Hacker News new | ask | show | jobs
by segmondy 2 days ago
The author is correct, the model architecture is now much more complicated. You can see this if you use llama.cpp and follow the project. The earlier models were always fully implemented. Yet with more contributors, as of today tons of latest models only have partial implementation. DeepSeekv3.2 isn't fully implemented, same with KimiK2.6, GLM5.2+, DeepSeekv4 has no implementation, MiniMaxM3 not supported yet, Hy3-preview no implementation. The latest models are just bare bones to run with lots of support missing for the advanced features.
2 comments

The architecture is not much more complicated.
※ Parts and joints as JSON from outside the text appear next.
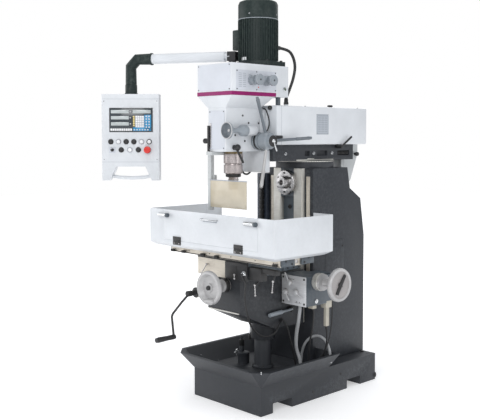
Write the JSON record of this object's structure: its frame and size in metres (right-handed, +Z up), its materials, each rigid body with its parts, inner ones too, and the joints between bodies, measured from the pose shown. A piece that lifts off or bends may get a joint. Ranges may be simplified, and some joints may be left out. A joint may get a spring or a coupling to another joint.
{
  "type": "vertical milling machine",
  "caption": "Knee-type vertical milling machine with a sliding, swivelling ram, geared head, T-slot table inside a splash guard and a control pendant on a boom.",
  "frame": {"origin": "centre of the underside of the base, on the floor", "axes": "+X is the operator's right and the table's length, +Y runs from the operator to the back of the column, +Z is up"},
  "size_m": [1.2707, 1.4266, 2.1506],
  "materials": {
    "dark_paint": "semi-gloss dark blue-grey machine enamel",
    "light_paint": "semi-gloss white machine enamel",
    "grey_paint": "semi-gloss light grey enamel",
    "motor_green": "satin black-green motor paint",
    "black_plastic": "moulded black",
    "bare_iron": "ground and scraped iron",
    "machined": "turned and polished",
    "steel": "ground",
    "clear_sheet": "aged clear sheet",
    "red_plastic": "moulded red",
    "white_plastic": "moulded white"
  },
  "bodies": {
    "frame": {"base_casting": "dark_paint", "column": "dark_paint", "knee_screw_pedestal": "dark_paint", "electrical_cabinet": "dark_paint", "horizontal_spindle_cap": "machined", "cable_conduit": "black_plastic"},
    "horizontal_spindle_body": {"horizontal_spindle": "steel"},
    "turret": {"turret_plate": "dark_paint"},
    "ram_and_head": {"ram_slide": "dark_paint", "ram_cover": "light_paint", "arbor_bracket": "grey_paint", "head_mount_bracket": "grey_paint", "gearbox_casing": "light_paint", "quill_housing": "light_paint", "motor_body": "motor_green", "motor_fan_cover": "motor_green", "motor_cable": "black_plastic", "head_cable": "black_plastic", "pendant_pivot_post": "black_plastic", "chuck_guard_post": "grey_paint"},
    "ram_clamp": {"ram_clamp_lever": "black_plastic"},
    "rotor": {"motor_rotor": "steel"},
    "drive_gear": {"spindle_drive_gear": "steel"},
    "quill": {"quill_sleeve": "steel"},
    "spindle": {"spindle_shaft": "steel", "collet_chuck": "steel"},
    "feed_star": {"quill_feed_star": "steel"},
    "fine_feed": {"fine_feed_wheel": "steel"},
    "speed_front": {"speed_lever_front": "grey_paint"},
    "speed_rear": {"speed_lever_rear": "grey_paint"},
    "quill_clamp": {"quill_clamp_lever": "black_plastic"},
    "shield": {"chuck_shield": "clear_sheet"},
    "pendant_boom": {"pendant_arm": "light_paint"},
    "pendant": {"pendant_case": "light_paint"},
    "knee": {"knee_casting": "dark_paint", "knee_leadscrew": "steel", "feed_gearbox": "grey_paint"},
    "crank": {"knee_crank": "steel"},
    "cross_wheel": {"cross_handwheel": "machined", "cross_leadscrew": "steel"},
    "table_wheel": {"table_handwheel": "machined"},
    "feed_selector_1": {"feed_lever_1": "machined"},
    "feed_selector_2": {"feed_lever_2": "machined"},
    "feed_selector_3": {"feed_lever_3": "machined"},
    "saddle_body": {"saddle": "bare_iron"},
    "table_body": {"table": "bare_iron", "splash_guard": "light_paint", "table_leadscrew": "steel"},
    "door": {"splash_door": "light_paint"},
    "e_stop": {"emergency_stop": "red_plastic"},
    "jog": {"jog_lever": "black_plastic"},
    "button_1": {"push_button_1": "white_plastic"},
    "button_2": {"push_button_2": "white_plastic"},
    "button_3": {"push_button_3": "white_plastic"},
    "button_4": {"push_button_4": "white_plastic"},
    "button_5": {"push_button_5": "white_plastic"},
    "button_6": {"push_button_6": "white_plastic"},
    "button_7": {"push_button_7": "white_plastic"},
    "button_8": {"push_button_8": "white_plastic"},
    "button_9": {"push_button_9": "white_plastic"}
  },
  "joints": [
    {"name": "horizontal_spindle_turn", "type": "hinge", "parent": "frame", "child": "horizontal_spindle_body", "pos_m": [0, -0.0053, 1.17], "axis": [0, 1, 0], "continuous": true},
    {"name": "turret_swivel", "type": "hinge", "parent": "frame", "child": "turret", "pos_m": [0, 0.14, 1.2718], "axis": [0, 0, 1], "range_deg": [-20, 20]},
    {"name": "ram_travel", "type": "slide", "parent": "turret", "child": "ram_and_head", "axis": [0, 1, 0], "range_m": [-0.05, 0.15]},
    {"name": "ram_clamp_turn", "type": "hinge", "parent": "ram_and_head", "child": "ram_clamp", "pos_m": [0.1203, 0.275, 1.3686], "axis": [1, 0, 0], "range_deg": [-40, 25]},
    {"name": "motor_spin", "type": "hinge", "parent": "ram_and_head", "child": "rotor", "pos_m": [0, -0.236, 1.7], "axis": [0, 0, 1], "continuous": true},
    {"name": "drive_gear_spin", "type": "hinge", "parent": "ram_and_head", "child": "drive_gear", "pos_m": [0, -0.42, 1.67], "axis": [0, 0, 1], "continuous": true},
    {"name": "quill_feed", "type": "slide", "parent": "ram_and_head", "child": "quill", "axis": [0, 0, -1], "range_m": [0, 0.12]},
    {"name": "spindle_spin", "type": "hinge", "parent": "quill", "child": "spindle", "pos_m": [0, -0.42, 1.4], "axis": [0, 0, 1], "continuous": true},
    {"name": "feed_star_turn", "type": "hinge", "parent": "ram_and_head", "child": "feed_star", "pos_m": [0.0683, -0.31, 1.403], "axis": [1, 0, 0], "range_deg": [0, 343.7]},
    {"name": "fine_feed_turn", "type": "hinge", "parent": "ram_and_head", "child": "fine_feed", "pos_m": [0.105, -0.4293, 1.457], "axis": [0, 1, 0], "continuous": true},
    {"name": "speed_lever_front_turn", "type": "hinge", "parent": "ram_and_head", "child": "speed_front", "pos_m": [0.1323, -0.414, 1.716], "axis": [1, 0, 0], "range_deg": [-60, 60]},
    {"name": "speed_lever_rear_turn", "type": "hinge", "parent": "ram_and_head", "child": "speed_rear", "pos_m": [0.1323, -0.315, 1.716], "axis": [1, 0, 0], "range_deg": [-60, 60]},
    {"name": "quill_clamp_turn", "type": "hinge", "parent": "ram_and_head", "child": "quill_clamp", "pos_m": [0.0683, -0.478, 1.37], "axis": [1, 0, 0], "range_deg": [-60, 20]},
    {"name": "shield_swing", "type": "hinge", "parent": "ram_and_head", "child": "shield", "pos_m": [-0.0875, -0.5138, 1.057], "axis": [0, 0, 1], "range_deg": [-100, 0]},
    {"name": "boom_swing", "type": "hinge", "parent": "ram_and_head", "child": "pendant_boom", "pos_m": [-0.102, -0.33, 1.858], "axis": [0, 0, 1], "range_deg": [-30, 40]},
    {"name": "pendant_turn", "type": "hinge", "parent": "pendant_boom", "child": "pendant", "pos_m": [-0.64042, -0.61028, 1.664], "axis": [0, 0, 1], "range_deg": [-60, 60]},
    {"name": "button_1_press", "type": "slide", "parent": "pendant", "child": "button_1", "axis": [-0.7133, 0.7009, 0], "range_m": [0, 0.003], "stiffness_N_per_m": 300},
    {"name": "button_2_press", "type": "slide", "parent": "pendant", "child": "button_2", "axis": [-0.7133, 0.7009, 0], "range_m": [0, 0.003], "stiffness_N_per_m": 300},
    {"name": "button_3_press", "type": "slide", "parent": "pendant", "child": "button_3", "axis": [-0.7133, 0.7009, 0], "range_m": [0, 0.003], "stiffness_N_per_m": 300},
    {"name": "button_4_press", "type": "slide", "parent": "pendant", "child": "button_4", "axis": [-0.7133, 0.7009, 0], "range_m": [0, 0.003], "stiffness_N_per_m": 300},
    {"name": "button_5_press", "type": "slide", "parent": "pendant", "child": "button_5", "axis": [-0.7133, 0.7009, 0], "range_m": [0, 0.003], "stiffness_N_per_m": 300},
    {"name": "button_6_press", "type": "slide", "parent": "pendant", "child": "button_6", "axis": [-0.7133, 0.7009, 0], "range_m": [0, 0.003], "stiffness_N_per_m": 300},
    {"name": "button_7_press", "type": "slide", "parent": "pendant", "child": "button_7", "axis": [-0.7133, 0.7009, 0], "range_m": [0, 0.003], "stiffness_N_per_m": 300},
    {"name": "button_8_press", "type": "slide", "parent": "pendant", "child": "button_8", "axis": [-0.7133, 0.7009, 0], "range_m": [0, 0.003], "stiffness_N_per_m": 300},
    {"name": "button_9_press", "type": "slide", "parent": "pendant", "child": "button_9", "axis": [-0.7133, 0.7009, 0], "range_m": [0, 0.003], "stiffness_N_per_m": 300},
    {"name": "e_stop_press", "type": "slide", "parent": "pendant", "child": "e_stop", "axis": [-0.7133, 0.7009, 0], "range_m": [0, 0.004], "stiffness_N_per_m": 900},
    {"name": "jog_turn", "type": "hinge", "parent": "pendant", "child": "jog", "pos_m": [-0.6796, -0.71478, 1.352], "axis": [-0.7133, 0.7009, 0], "range_deg": [-45, 45]},
    {"name": "knee_lift", "type": "slide", "parent": "frame", "child": "knee", "axis": [0, 0, 1], "range_m": [-0.14, 0.14]},
    {"name": "crank_turn", "type": "hinge", "parent": "knee", "child": "crank", "pos_m": [-0.1, -0.4903, 0.608], "axis": [0, 1, 0], "range_deg": [-20170, 20170]},
    {"name": "saddle_travel", "type": "slide", "parent": "knee", "child": "saddle_body", "axis": [0, 1, 0], "range_m": [-0.08, 0.11]},
    {"name": "cross_wheel_turn", "type": "hinge", "parent": "knee", "child": "cross_wheel", "pos_m": [0.023, -0.4903, 0.65], "axis": [0, 1, 0], "range_deg": [-5765, 7925]},
    {"name": "table_travel", "type": "slide", "parent": "saddle_body", "child": "table_body", "axis": [1, 0, 0], "range_m": [-0.25, 0.25]},
    {"name": "table_wheel_turn", "type": "hinge", "parent": "knee", "child": "table_wheel", "pos_m": [0.3046, -0.096, 0.656], "axis": [1, 0, 0], "range_deg": [-18010, 18010]},
    {"name": "feed_lever_1_turn", "type": "hinge", "parent": "knee", "child": "feed_selector_1", "pos_m": [0.1883, -0.1783, 0.6465], "axis": [0, 1, 0], "range_deg": [-25, 25]},
    {"name": "feed_lever_2_turn", "type": "hinge", "parent": "knee", "child": "feed_selector_2", "pos_m": [0.1593, -0.1783, 0.5925], "axis": [0, 1, 0], "range_deg": [-25, 25]},
    {"name": "feed_lever_3_turn", "type": "hinge", "parent": "knee", "child": "feed_selector_3", "pos_m": [0.2363, -0.1783, 0.5975], "axis": [0, 1, 0], "range_deg": [-25, 25]},
    {"name": "door_drop", "type": "hinge", "parent": "table_body", "child": "door", "pos_m": [0, -0.601, 0.8681], "axis": [1, 0, 0], "range_deg": [0, 95]}
  ],
  "couplings": [
    {"joint": "drive_gear_spin", "follows": "motor_spin", "ratio": -0.70093},
    {"joint": "spindle_spin", "follows": "motor_spin", "ratio": -0.70093},
    {"joint": "quill_feed", "follows": "feed_star_turn", "m_per_rad": 0.02},
    {"joint": "crank_turn", "follows": "knee_lift", "rad_per_m": 2513.3},
    {"joint": "cross_wheel_turn", "follows": "saddle_travel", "rad_per_m": 1256.6},
    {"joint": "table_wheel_turn", "follows": "table_travel", "rad_per_m": 1256.6}
  ]
}
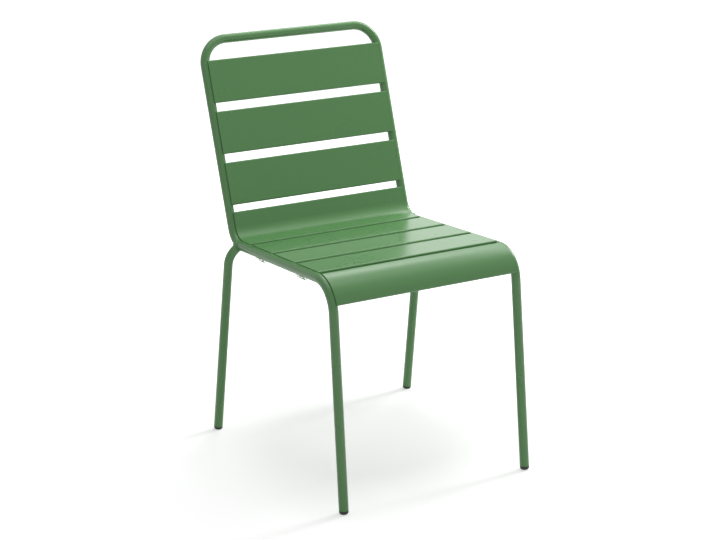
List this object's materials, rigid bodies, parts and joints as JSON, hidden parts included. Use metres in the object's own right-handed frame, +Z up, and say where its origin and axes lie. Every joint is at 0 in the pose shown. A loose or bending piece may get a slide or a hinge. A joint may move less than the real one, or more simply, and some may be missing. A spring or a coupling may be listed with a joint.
{
  "type": "metal side chair",
  "caption": "Stackable metal side chair: bent round tube frame, pressed sheet slats for seat and back, splayed rear legs, plastic foot caps.",
  "frame": {"origin": "on the floor, under the middle of the chair's outline in plan", "axes": "+Z up; -Y is where the chair faces and +Y is towards its back; +X is to the right of someone who looks at its front, and right in the node names means +X"},
  "size_m": [0.4912, 0.6193, 0.8388],
  "materials": {
    "green_paint": "satin leaf green powder coat on steel, with a very fine even texture",
    "black_plastic": "moulded black polyethylene, matt",
    "clear_plastic": "clear soft plastic, slightly frosted"
  },
  "bodies": {
    "root": {"main_frame": "green_paint", "rear_leg_left": "green_paint", "rear_leg_right": "green_paint", "rear_leg_weld_left": "green_paint", "rear_leg_weld_right": "green_paint", "back_slat_1": "green_paint", "back_slat_2": "green_paint", "back_slat_3": "green_paint", "curved_slat": "green_paint", "seat_slat_1": "green_paint", "seat_slat_2": "green_paint", "seat_slat_3": "green_paint", "front_slat": "green_paint", "foot_cap_front_left": "black_plastic", "foot_cap_front_right": "black_plastic", "foot_cap_rear_left": "black_plastic", "foot_cap_rear_right": "black_plastic", "stacking_pad_front_left": "clear_plastic", "stacking_pad_front_right": "clear_plastic", "stacking_pad_rear_left": "clear_plastic", "stacking_pad_rear_right": "clear_plastic"}
  },
  "joints": []
}
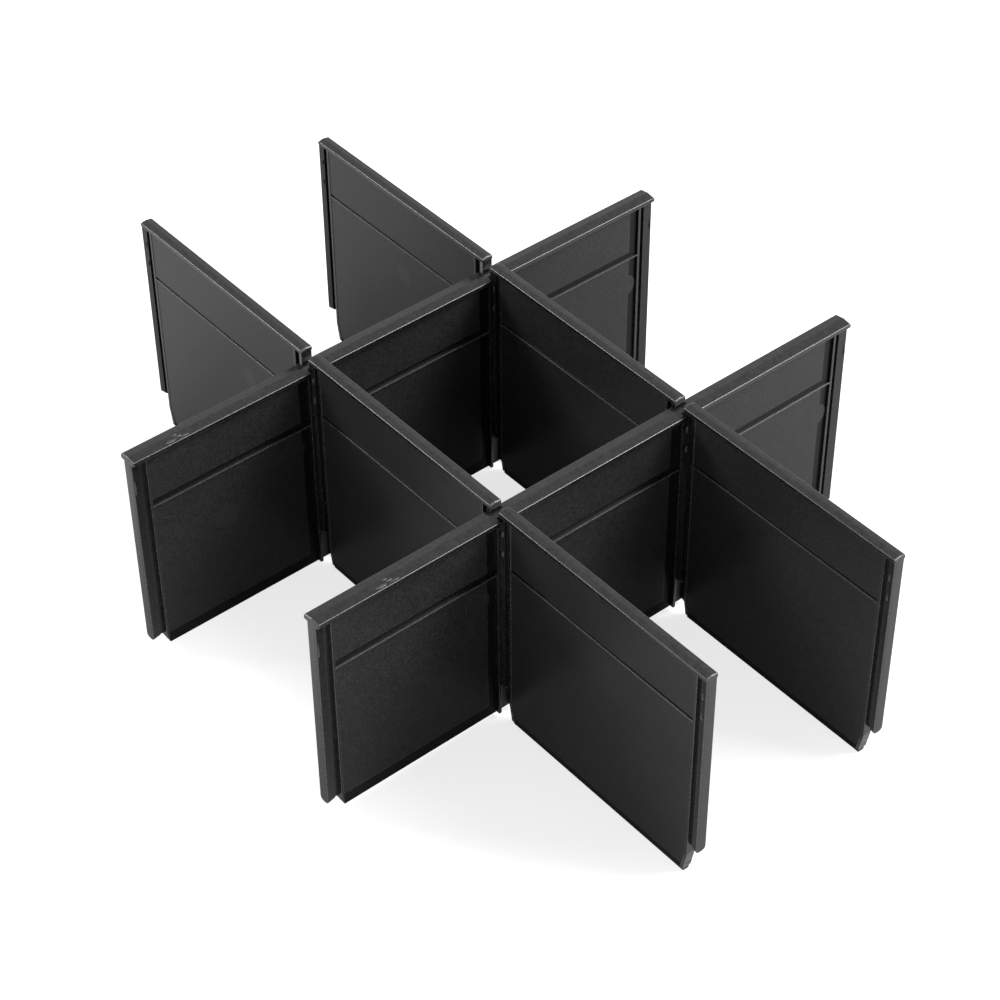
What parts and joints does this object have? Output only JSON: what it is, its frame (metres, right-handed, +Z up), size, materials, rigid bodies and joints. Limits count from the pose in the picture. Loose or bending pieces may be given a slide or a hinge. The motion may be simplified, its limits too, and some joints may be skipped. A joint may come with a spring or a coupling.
{
  "type": "interlocking divider set",
  "caption": "Free-standing grid of black plastic dividers for a tote, drawer or tool case: short dividers lift out of upright slots in long cross rails.",
  "frame": {"origin": "on the floor under the middle of the set", "axes": "+X along the divider rows from the rear rail to the front rail, +Y along the rails from the left row to the right row, +Z up"},
  "size_m": [0.3918, 0.3024, 0.1243],
  "materials": {
    "rail_plastic": "fine-grained moulded faces with smoother satin rims",
    "divider_plastic": "fine-grained moulded faces with smoother satin rims"
  },
  "bodies": {
    "rail_rear": {"rail_rear": "rail_plastic"},
    "rail_front": {"rail_front": "rail_plastic"},
    "divider_rear_left": {"divider_rear_left": "divider_plastic"},
    "divider_rear_right": {"divider_rear_right": "divider_plastic"},
    "divider_middle_left": {"divider_middle_left": "divider_plastic"},
    "divider_middle_right": {"divider_middle_right": "divider_plastic"},
    "divider_front_left": {"divider_front_left": "divider_plastic"},
    "divider_front_right": {"divider_front_right": "divider_plastic"}
  },
  "joints": [
    {"name": "rail_front_creep", "type": "slide", "parent": "rail_rear", "child": "rail_front", "axis": [0, 0, 1], "range_m": [-0.0023, 0.004]},
    {"name": "divider_rear_left_lift", "type": "slide", "parent": "rail_rear", "child": "divider_rear_left", "axis": [0, 0, 1], "range_m": [-0.0013, 0.102]},
    {"name": "divider_rear_right_lift", "type": "slide", "parent": "rail_rear", "child": "divider_rear_right", "axis": [0, 0, 1], "range_m": [-0.0013, 0.102]},
    {"name": "divider_middle_left_lift", "type": "slide", "parent": "rail_rear", "child": "divider_middle_left", "axis": [0, 0, 1], "range_m": [0, 0.102]},
    {"name": "divider_middle_right_lift", "type": "slide", "parent": "rail_rear", "child": "divider_middle_right", "axis": [0, 0, 1], "range_m": [0, 0.102]},
    {"name": "divider_front_left_lift", "type": "slide", "parent": "rail_front", "child": "divider_front_left", "axis": [0, 0, 1], "range_m": [0, 0.102]},
    {"name": "divider_front_right_lift", "type": "slide", "parent": "rail_front", "child": "divider_front_right", "axis": [0, 0, 1], "range_m": [0, 0.102]}
  ]
}
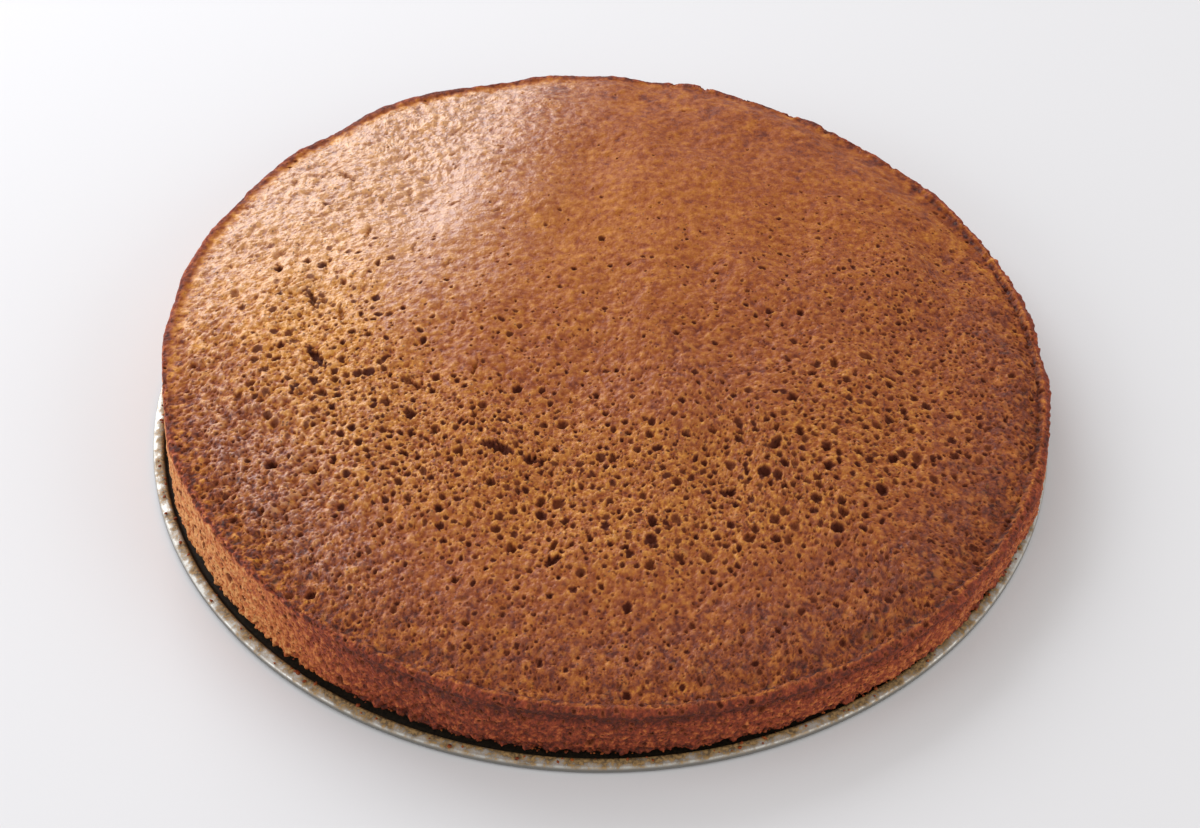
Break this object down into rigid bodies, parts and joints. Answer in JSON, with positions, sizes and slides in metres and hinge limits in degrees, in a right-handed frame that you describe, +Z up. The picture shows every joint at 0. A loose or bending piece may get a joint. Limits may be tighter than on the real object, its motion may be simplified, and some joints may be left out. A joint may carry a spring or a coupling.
{
  "type": "carrot cake",
  "caption": "Plain round carrot cake, uncut and without icing, on the thin steel base of its springform tin: a low crusty dome with open pores and an uneven rim.",
  "frame": {"origin": "on the ground, under the middle of the tin's base", "axes": "+Z up, +Y to the back of the picture's view, +X to its right, where the cake is thinnest"},
  "size_m": [0.26, 0.26, 0.0399],
  "materials": {
    "crumb": "baked golden brown crust over open orange-brown crumb",
    "tin": "worn tinned steel sheet with baked-on brown residue"
  },
  "bodies": {
    "root": {"cake": "crumb", "tin_base": "tin"}
  },
  "joints": []
}
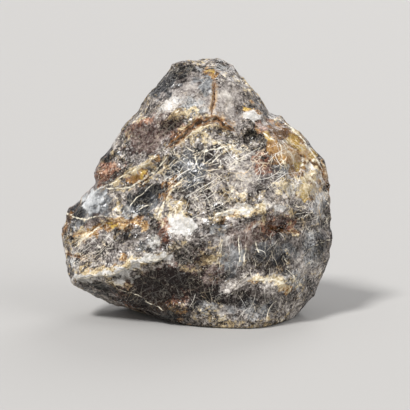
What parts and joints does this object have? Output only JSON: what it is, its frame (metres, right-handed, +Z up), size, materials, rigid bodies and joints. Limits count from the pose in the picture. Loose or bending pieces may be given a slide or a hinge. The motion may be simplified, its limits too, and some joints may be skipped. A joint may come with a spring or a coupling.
{
  "type": "raw copal chunk",
  "caption": "Raw chunk of hardened tree resin: a broad broken lump with a narrower crown leaning back, standing on a small worn flat.",
  "frame": {"origin": "centre of the footprint of the whole lump, on the plane it rests on", "axes": "+Z up from the resting face, +X along the lump's width, -Y out of the broad bulging front"},
  "size_m": [0.1024, 0.0632, 0.0973],
  "materials": {
    "copal": "broken resin, glassy on fresh fractures and chalky on its crust"
  },
  "bodies": {
    "root": {"copal_chunk": "copal"}
  },
  "joints": []
}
And llama.cpp not implementing something is more likely an issue of its business model and financial incentives than it being due to raw complexity.
indeed, there's even a (pretty solid) custom server just for DS4 https://github.com/antirez/ds4

-- works very well on high-RAM Macs

I don’t k ow what I’m doing wrong. Everyone says ds4 is faster than a lot of models around the same size, but I’m getting 2t/s with DSv4 vs 12t/s with Minimax 2.7 (16Gb 5080 + 16gb 5060ti + 128gb ram).
ds4 is optimized for systems with unified memory. it works best on apple silicon with 96GB+ of RAM
ah! ok, now that makes sense. Thanks for that.